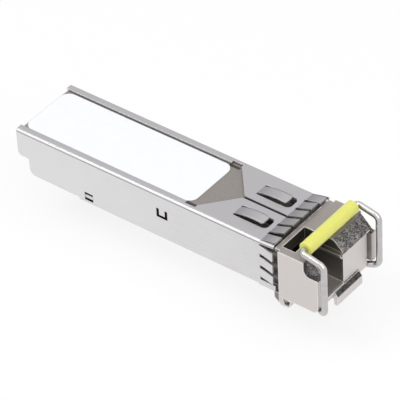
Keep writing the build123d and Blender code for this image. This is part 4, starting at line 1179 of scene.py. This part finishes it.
@dataclass
class Housing(Assembly):
    """The die-cast housing with its retainer and the lever's dowel."""

    nodes: dict[str, Role] = field(
        default_factory=lambda: {
            "housing_casting": Role.CAST,
            "optics_retainer": Role.CAST,
            "lever_pin": Role.WIRE,
        }
    )


@dataclass
class Shell(Assembly):
    """The folded sheet shell and the label on its deck."""

    nodes: dict[str, Role] = field(
        default_factory=lambda: {"shell": Role.SHEET, "label": Role.LABEL}
    )


@dataclass
class Bail(Assembly):
    """The wire bail, its grip and the lever that it works."""

    nodes: dict[str, Role] = field(
        default_factory=lambda: {
            "bail_wire": Role.WIRE,
            "bail_sleeve": Role.GRIP,
            "latch_lever": Role.LEVER,
        }
    )
    spring_top: Triple = (44.0, 0.0, 2.34)
    spring_closed: float = 0.48

    def hairpin(self, frame: dict[str, Any], finishes: Finishes) -> bpy.types.Object:
        """Build a copy of the lever's spring as a dressed piece of its own, carried by the
        housing.

        Args:
            frame: The loaded frame.
            finishes: The store of finishes.

        Returns:
            The finished piece.
        """
        work = welded(frame["nodes"]["latch_spring"])
        mesh = bpy.data.meshes.new("latch_hairpin")
        work.to_mesh(mesh)
        work.free()
        piece = add_object("latch_hairpin", mesh)
        finishes.dress(piece, Role.WIRE)
        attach(piece, "housing")
        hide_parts("latch_spring")
        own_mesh(piece)
        return piece


@dataclass
class Board(Assembly):
    """The circuit board with its packages, and the solder that holds them."""

    nodes: dict[str, Role] = field(
        default_factory=lambda: {
            "circuit_board": Role.BOARD,
            "edge_contacts": Role.GOLD,
            "laser_driver": Role.EPOXY,
            "receive_amplifier": Role.EPOXY,
            "controller": Role.EPOXY,
            "memory_chip": Role.EPOXY,
            "capacitors": Role.CERAMIC_CHIP,
            "supply_inductors": Role.EPOXY,
        }
    )
    leg_pitch: float = 0.5
    leg_margin: float = 0.3
    leg_reach: float = 0.3
    leg_size: Triple = (0.24, 0.5, 0.16)
    leg_rounding: float = 0.35
    cap_share: float = 0.24
    cap_proud: float = 0.02
    cap_bevel: float = 0.03

    def leg_places(self, node: str) -> list[Vector]:
        """Return the places of a package's legs along its two long sides.

        Args:
            node: The package's node.

        Returns:
            Points in millimetres.
        """
        low, high = (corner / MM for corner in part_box(node))
        count = int((high.x - low.x - self.leg_margin) / self.leg_pitch)
        middle = (low.x + high.x) / 2
        base = low.z + self.leg_size[2] / 2
        outwards = self.leg_size[1] * self.leg_reach
        places = []
        for index in range(count):
            x = middle + (index - (count - 1) / 2) * self.leg_pitch
            places.append(Vector((x, low.y - outwards, base)))
            places.append(Vector((x, high.y + outwards, base)))
        return places

    def solder(self, finishes: Finishes) -> bpy.types.Object:
        """Build the legs and solder of the top side's packages.

        Args:
            finishes: The store of finishes.

        Returns:
            The finished piece.
        """
        places: list[Vector] = []
        for node in ("laser_driver", "receive_amplifier", "controller"):
            places += self.leg_places(node)
        solder = finishes.get(Role.SOLDER)
        piece = copies("package_legs", places, self.leg_size, self.leg_rounding, solder)
        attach(piece, "housing")
        return piece

    def caps(self, frame: dict[str, Any], finishes: Finishes) -> bpy.types.Object:
        """Build the tinned ends of the chip capacitors and inductors.

        Args:
            frame: The loaded frame.
            finishes: The store of finishes.

        Returns:
            The finished piece.
        """
        boxes: list[tuple[Vector, Vector]] = []
        for node in ("capacitors", "supply_inductors"):
            boxes += separate_boxes(frame["nodes"][node])
        piece = end_caps("chip_end_caps", boxes, self.cap_share, self.cap_proud, self.cap_bevel)
        finishes.dress(piece, Role.SOLDER)
        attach(piece, "housing")
        return piece


@dataclass
class Optics(Assembly):
    """The optical block, its cans and flexes, and the barrel in the port."""

    nodes: dict[str, Role] = field(
        default_factory=lambda: {
            "optic_body": Role.TURNED,
            "wavelength_filter": Role.GLASS,
            "laser_can": Role.GOLD,
            "laser_leads": Role.GOLD,
            "laser_flex": Role.FLEX,
            "receiver_can": Role.GOLD,
            "receiver_leads": Role.GOLD,
            "receiver_flex": Role.FLEX,
            "receptacle_barrel": Role.TURNED,
            "ferrule_sleeve": Role.ZIRCONIA,
            "fibre_stub": Role.ZIRCONIA,
            "shield_gasket": Role.GASKET,
        }
    )


@dataclass
class Lamp:
    """One soft square lamp at its angles in degrees, with its power in watts."""

    name: str
    azimuth: float
    elevation: float
    distance: float
    edge: float
    power: float

    def hang(self, aim: Vector) -> bpy.types.Object:
        """Hang the lamp.

        Args:
            aim: The point that it faces, in metres.

        Returns:
            The lamp's object.
        """
        light = bpy.data.lights.new(self.name, "AREA")
        light.shape = "SQUARE"
        light.size = self.edge * MM
        light.energy = self.power
        lamp = add_object(self.name, light)
        away = direction(self.azimuth, self.elevation)
        lamp.location = aim + away * self.distance * MM
        lamp.rotation_euler = away.to_track_quat("Z", "Y").to_euler()
        return lamp


@dataclass
class Studio:
    """The camera at the photograph's angle, the floor and the soft lamps.

    Angles are degrees, and the camera's clipping distances are metres.
    """

    azimuth: float = 39.44
    elevation: float = 39.54
    roll: float = -3.0
    distance: float = 524.76
    aim: Triple = (28.0, 0.0, 4.0)
    slide_right: float = 1.3
    slide_up: float = -0.63
    focal_px: float = 3526.0
    frame_px: float = 400.0
    sensor_mm: float = 36.0
    clip_near: float = 0.01
    clip_far: float = 20.0
    floor_z: float = -7.5
    floor_edge: float = 4000.0
    sky: float = 0.55
    lamps: tuple[Lamp, ...] = (
        Lamp("key", -35.0, 58.0, 420.0, 170.0, 0.55),
        Lamp("fill", 80.0, 42.0, 420.0, 360.0, 0.55),
        Lamp("top", 20.0, 82.0, 520.0, 560.0, 0.6),
    )

    def camera(self) -> bpy.types.Object:
        """Place the camera of the photograph.

        Returns:
            The camera's object.
        """
        back = direction(self.azimuth, self.elevation)
        right = (-back).cross(Vector((0, 0, 1))).normalized()
        up = right.cross(-back)
        lean = math.radians(self.roll)
        right, up = (
            right * math.cos(lean) + up * math.sin(lean),
            up * math.cos(lean) - right * math.sin(lean),
        )
        place = Vector(self.aim) + back * self.distance
        place = place + right * self.slide_right + up * self.slide_up
        data = bpy.data.cameras.new("camera")
        data.sensor_width = self.sensor_mm
        data.lens = self.focal_px * self.sensor_mm / self.frame_px
        data.clip_start = self.clip_near
        data.clip_end = self.clip_far
        camera = add_object("camera", data)
        facing = Matrix((right, up, back)).transposed().to_4x4()
        camera.matrix_world = Matrix.Translation(place * MM) @ facing
        bpy.context.scene.camera = camera
        return camera

    def floor(self, finishes: Finishes) -> bpy.types.Object:
        """Lay the pale floor.

        Args:
            finishes: The store of finishes.

        Returns:
            The floor's object.
        """
        half, height = self.floor_edge / 2 * MM, self.floor_z * MM
        sides = ((-half, -half), (half, -half), (half, half), (-half, half))
        mesh = bpy.data.meshes.new("floor")
        mesh.from_pydata([(x, y, height) for x, y in sides], [], [(0, 1, 2, 3)])
        floor = add_object("floor", mesh)
        finishes.dress(floor, Role.FLOOR)
        return floor

    def world(self) -> None:
        """Set an even sky that the camera and the metal see as white."""
        world = bpy.data.worlds.new("sky")
        bpy.context.scene.world = world
        world.use_nodes = True
        nodes, links = world.node_tree.nodes, world.node_tree.links
        nodes.clear()
        path = nodes.new("ShaderNodeLightPath")
        seen: bpy.types.NodeSocket = path.outputs["Is Camera Ray"]
        for kind in ("Is Glossy Ray", "Is Transmission Ray"):
            either = nodes.new("ShaderNodeMath")
            either.operation = "MAXIMUM"
            links.new(seen, either.inputs[0])
            links.new(path.outputs[kind], either.inputs[1])
            seen = either.outputs[0]
        strength = nodes.new("ShaderNodeMapRange")
        strength.inputs["To Min"].default_value = self.sky
        strength.inputs["To Max"].default_value = 1.0
        links.new(seen, strength.inputs["Value"])
        sky = nodes.new("ShaderNodeBackground")
        sky.inputs["Color"].default_value = (1, 1, 1, 1)
        links.new(strength.outputs["Result"], sky.inputs["Strength"])
        end = nodes.new("ShaderNodeOutputWorld")
        links.new(sky.outputs[0], end.inputs[0])

    def build(self, finishes: Finishes) -> None:
        """Set up everything that isn't the module.

        Args:
            finishes: The store of finishes.
        """
        self.camera()
        self.floor(finishes)
        self.world()
        for lamp in self.lamps:
            lamp.hang(Vector(self.aim) * MM)
        bpy.context.scene.view_settings.view_transform = "Standard"


def main() -> None:
    """Load the frame, dress it, add the small pieces and set the studio."""
    logging.basicConfig(level=logging.INFO, format="%(name)s: %(message)s")
    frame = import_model()
    finishes = Finishes()
    bail, board = Bail(), Board()
    for assembly in (Housing(), Shell(), bail, board, Optics()):
        names = assembly.dress(frame, finishes)
        LOG.info("%s: %s", type(assembly).__name__, ", ".join(names))
    pieces = (
        bail.hairpin(frame, finishes),
        board.solder(finishes),
        board.caps(frame, finishes),
    )
    for piece in pieces:
        LOG.info("%s: %d faces", piece.name, len(piece.data.polygons))
    Studio().build(finishes)


if __name__ == "__main__":
    main()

※

Stated task: Produce the lines from the top of the listing through the "circuit board with" line exactly as they appear, with no additional output.

Solution for this task:
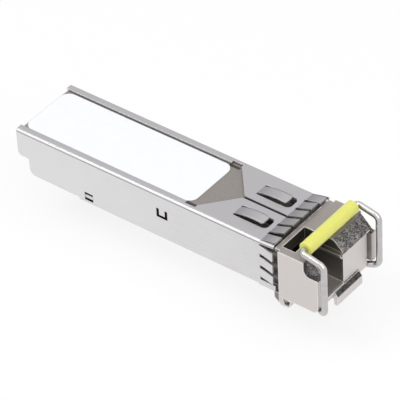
Keep writing the build123d and Blender code for this image. This is part 4, starting at line 1179 of scene.py. This part finishes it.
@dataclass
class Housing(Assembly):
    """The die-cast housing with its retainer and the lever's dowel."""

    nodes: dict[str, Role] = field(
        default_factory=lambda: {
            "housing_casting": Role.CAST,
            "optics_retainer": Role.CAST,
            "lever_pin": Role.WIRE,
        }
    )


@dataclass
class Shell(Assembly):
    """The folded sheet shell and the label on its deck."""

    nodes: dict[str, Role] = field(
        default_factory=lambda: {"shell": Role.SHEET, "label": Role.LABEL}
    )


@dataclass
class Bail(Assembly):
    """The wire bail, its grip and the lever that it works."""

    nodes: dict[str, Role] = field(
        default_factory=lambda: {
            "bail_wire": Role.WIRE,
            "bail_sleeve": Role.GRIP,
            "latch_lever": Role.LEVER,
        }
    )
    spring_top: Triple = (44.0, 0.0, 2.34)
    spring_closed: float = 0.48

    def hairpin(self, frame: dict[str, Any], finishes: Finishes) -> bpy.types.Object:
        """Build a copy of the lever's spring as a dressed piece of its own, carried by the
        housing.

        Args:
            frame: The loaded frame.
            finishes: The store of finishes.

        Returns:
            The finished piece.
        """
        work = welded(frame["nodes"]["latch_spring"])
        mesh = bpy.data.meshes.new("latch_hairpin")
        work.to_mesh(mesh)
        work.free()
        piece = add_object("latch_hairpin", mesh)
        finishes.dress(piece, Role.WIRE)
        attach(piece, "housing")
        hide_parts("latch_spring")
        own_mesh(piece)
        return piece


@dataclass
class Board(Assembly):
    """The circuit board with its packages, and the solder that holds them."""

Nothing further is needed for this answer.